A leitura que estamos fazendo do Heidegger lido por Byung-Chul Han, penetra neste espírito: “O homem moderno”, o consumidor do ente, cambaleia por causa de sua “embriaguez de vivências” (pg. 243) de uma coisa inusual para outra, falta-lhe o olhar ascético do “espanto” (pg. 244), ou seja, não adquirir qualquer inusual como fato.
Este olhar de espanto que vem desde a filosofia de Aristóteles, capaz de prender nossa atenção no “espaço não pisado do entre” (pg. 246) que é capaz de rever o “meio” (na foto Filósofo em Meditação de Rembrandt, 1632).
Existe nisto um “sofrer” que é um aprisionamento do “não saber como entrar ou sair” (pg. 247) e em tal sofrimento há correspondência com o que deve ser captado, o que deve ser aprendido onde “o pensar é um captar que sofre” trabalhado por Heidegger para permitir ao homem um pensar no entre dos entes, aquilo que leva a tonalidade afetiva.

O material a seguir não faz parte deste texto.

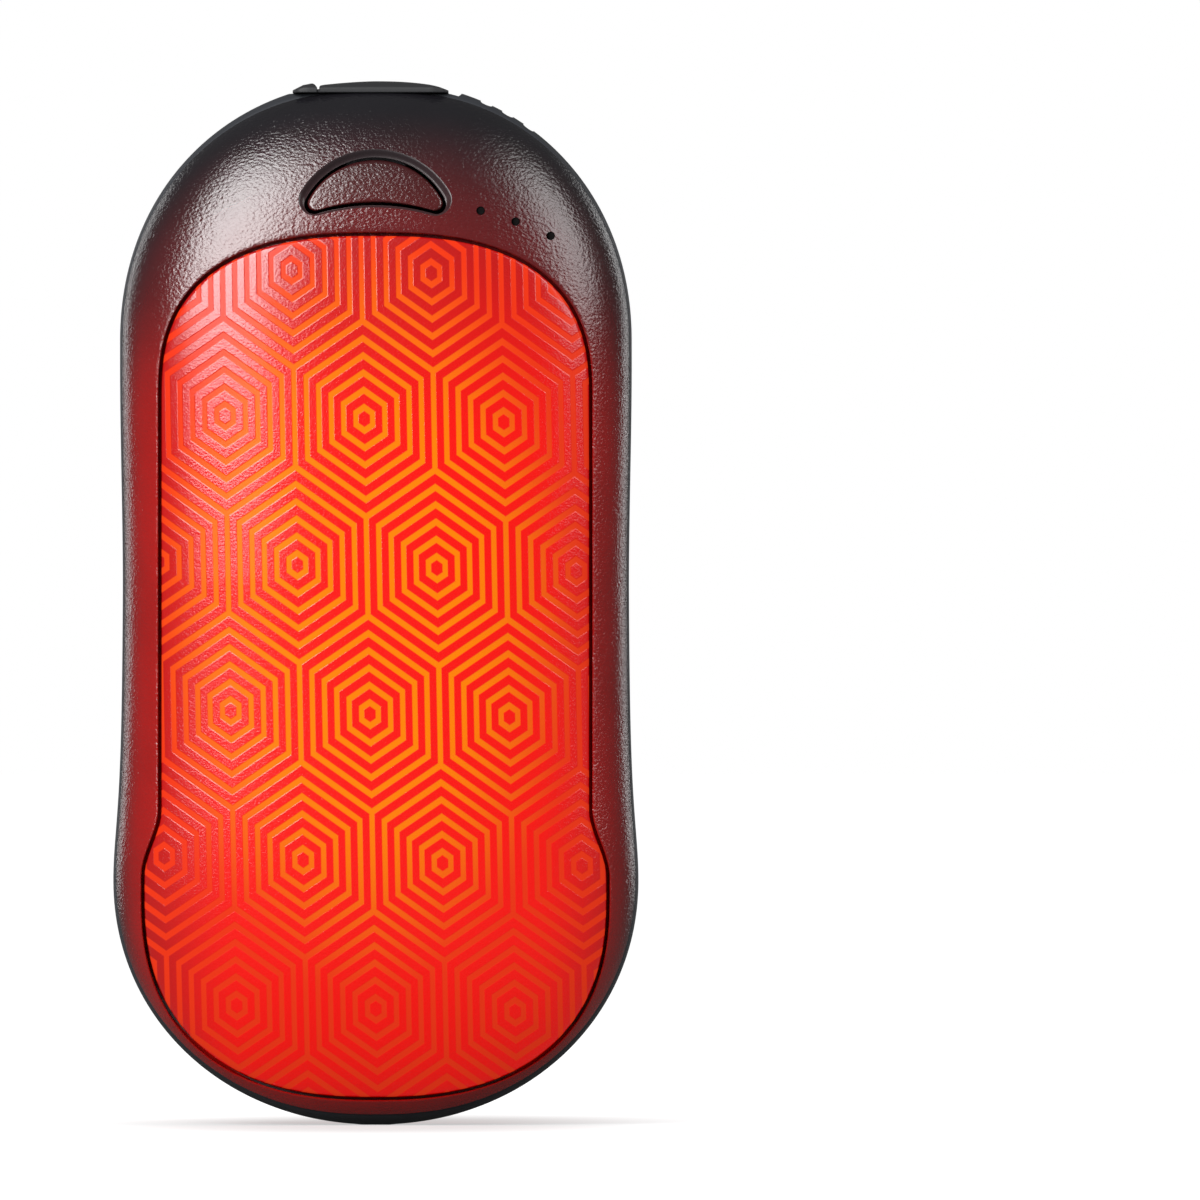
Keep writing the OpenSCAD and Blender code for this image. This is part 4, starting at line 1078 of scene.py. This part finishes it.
# Painted shadow: near the case the floor gives off less light, in an oval half as wide in X as in Y.
painted_shadow_span, lift_outside_painted_shadow = (18.0, 90.0), 0.96
painted_shadow_lift = calc(tree, "MULTIPLY_ADD", soft_step(tree, away, *painted_shadow_span), lift_outside_painted_shadow, 1.0)
tree.links.new(calc(tree, "MULTIPLY", seen, painted_shadow_lift), shader.inputs["Emission Strength"])
floor_data.materials.append(floor_white)
floor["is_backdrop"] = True

world = bpy.data.worlds.new("studio")
bpy.context.scene.world = world
world.use_nodes = True
tree = world.node_tree
backdrop = next(n for n in tree.nodes if n.type == "BACKGROUND")
backdrop.inputs["Color"].default_value = (1, 1, 1, 1)
seen = background_seen(tree, 1.0 - ambient, gloss_level)
tree.links.new(calc(tree, "ADD", seen, ambient), backdrop.inputs["Strength"])
print("floor and world ready")

# %% [markdown]
# ## Studio lights
# One large soft light stands upper left, near the camera, and draws the pink sheen on the panel
# and the shoulder. A weaker one on the right does the same there, and two thin strips behind the
# case light its edges. A picture of a studio could light it too, but four lamps are easy to move.

# %% Place the lights
light_target = (0, 0, 0.06)


def soft_light(name, place, size, power):
    data = bpy.data.lights.new(name, "AREA")
    data.shape, data.size, data.size_y = "RECTANGLE", *size
    data.energy = power
    light = bpy.data.objects.new(name, data)
    light.location = place
    aim = Vector(light_target) - Vector(place)
    light.rotation_euler = aim.to_track_quat("-Z", "Y").to_euler()
    light.visible_camera = False
    bpy.context.scene.collection.objects.link(light)


soft_light("key_upper_left", (-0.417, -0.553, 0.46), (0.5, 0.7), 11.0)
soft_light("fill_right", (0.633, -0.282, 0.46), (0.38, 0.6), 3.0)
soft_light("rim_left", (-0.535, 0.594, 0.102), (0.1, 0.7), 0.8)
soft_light("rim_right", (0.535, 0.594, 0.102), (0.1, 0.7), 0.8)

# %% [markdown]
# ## Check the size
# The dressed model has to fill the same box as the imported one. Looking is not enough to tell, as
# a tenth of a millimetre is not seen, so both boxes are written out and compared.

# %% Write the sizes
scene_box = [list(corner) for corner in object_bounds()]
for end, dressed, packed in zip(("low", "high"), scene_box, cad_box):
    print(end, "corner differs in mm by", [round((a - b) / MM, 2) for a, b in zip(dressed, packed)])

Ao criticar também o espanto da criança, que chama de primeiro começo, enfatiza que ele não está nesta casa primeira: “a respiração sustida pode significar o a priori trans- epocal do pensar”, (pg. 249).
Byung-Chul lembra que Lévinas dedica sua “obra principal” (assim a considera): autrement qu´etre ou au-delà de essence (além do ser ou além da essência) ao espanto, que liberta o aprisionamento do eu ao em-si (categoria cara a Hegel), que põe o eu em “uma passividade que é mais passiva que a passividade da matéria” (pg. 250, citando Lévinas).
Embora reconheça que há este espanto no pós-modernismo, lembra Lyotard (Das inhumane, pg. 163) citando Boileau em “O sublime e a vanguarda”, o “sublime é, estritamente falando, nada que possa ser provado ou mostrado, mas algo maravilhoso que agarra, que sacode e que mexe com a sensibilidade”.
Finaliza este capítulo, que chamou de “A respiração sustida”, que “o espanto impõe silêncio ao sujeito e ao seu trabalho de síntese”, e conclui: “É um sopro de pensamento que persevera antes da síntese, sem parar de pensar” (pg. 252).
Han, B. C. Coração de Heidegger: sobre o conceito de tonalidade afetiva em Martin Heidegger. Trad. Rafael Rodrigues Garcia, Milton Camargo Mota. Petrópolis: Vozes, 2023.